Monitoring methods and equipment: the presenter described direct‑reading electrochemical meters as the preferred tools for immediate decisions, supplemented when necessary by detector tubes, pump‑and‑tube sampling, Tedlar bags and lab analysis for more detailed investigations. He emphasized that no single device detects every chemical (for example, a four‑gas meter will not detect chlorine), and recommended using dedicated single‑gas detectors when needed.

Calibration, bump testing and sampling practice: the presenter instructed that meters must be bump‑tested every time before use and calibrated when bump tests fail. He said organizations should designate a trained “meter guru” to perform calibrations. For sampling within deep tanks or layered spaces, he recommended using a pump and hose to draw air from the actual work zone (top, middle and bottom minimum, with more layers in deep tanks) and waiting for the pump and hose lag time before recording readings.
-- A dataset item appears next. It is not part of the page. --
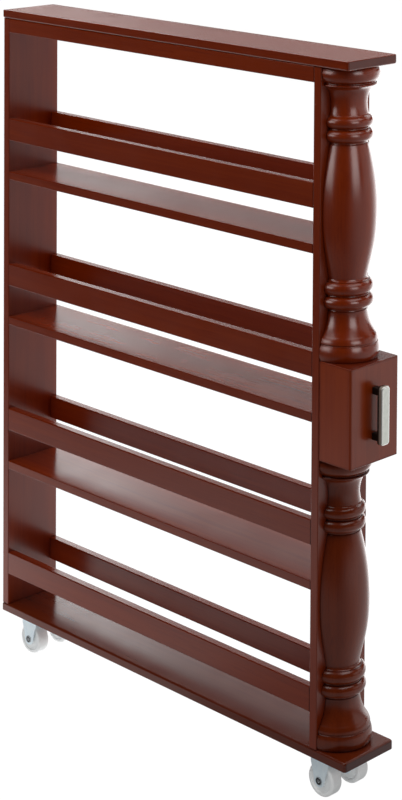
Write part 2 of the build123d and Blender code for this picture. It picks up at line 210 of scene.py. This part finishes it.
def grain_colour(s, place, along, fibres, pores):
    """Stain over bands, fibres and pores, with slow blotches."""
    grain_space = s.vector("MULTIPLY", place, axis_scale(along, GRAIN_STRETCH)).outputs[0]
    bands = s.noise(grain_space, BAND_SCALE, detail=4.0, roughness=0.6, distortion=0.6)
    blotches = s.noise(place, BLOTCH_SCALE, detail=2.0)
    colour = s.mix(s.remap(bands, 0.35, 0.68), STAIN_MID, STAIN_LIGHT)
    colour = s.mix(s.remap(fibres, 0.50, 0.30, 0.0, 0.5), colour, STAIN_DARK)
    colour = s.mix(s.remap(pores, 0.36, 0.24, 0.0, 0.3), colour, STAIN_DARK)
    return s.mix(s.remap(blotches, 0.35, 0.7, 0.0, 0.22), colour, STAIN_DARK)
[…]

Limitations and interferences: the trainer warned of sensor cross‑reactivity and erratic readings — for example, hydrogen outgassing from lead‑acid battery charging can cause spikes. He advised contacting a qualified expert if readings jump unpredictably and to rely on methodical, corroborated measurements rather than single snapshots.

Documentation and controls: the presenter said continuous monitoring is required during permit‑required entries, that air‑sampling results should be recorded (at least every 15 minutes) on the confined‑space permit, and that data logging and retained cancelled permits are useful for after‑action review and OSHA documentation. He closed by urging workers to “bump test it. Calibrate it if it will pass bump test. Test every time. Test and ventilate the spaces.”

The presentation was instructional and did not propose policy changes or formal actions; presenters invited questions at the session end.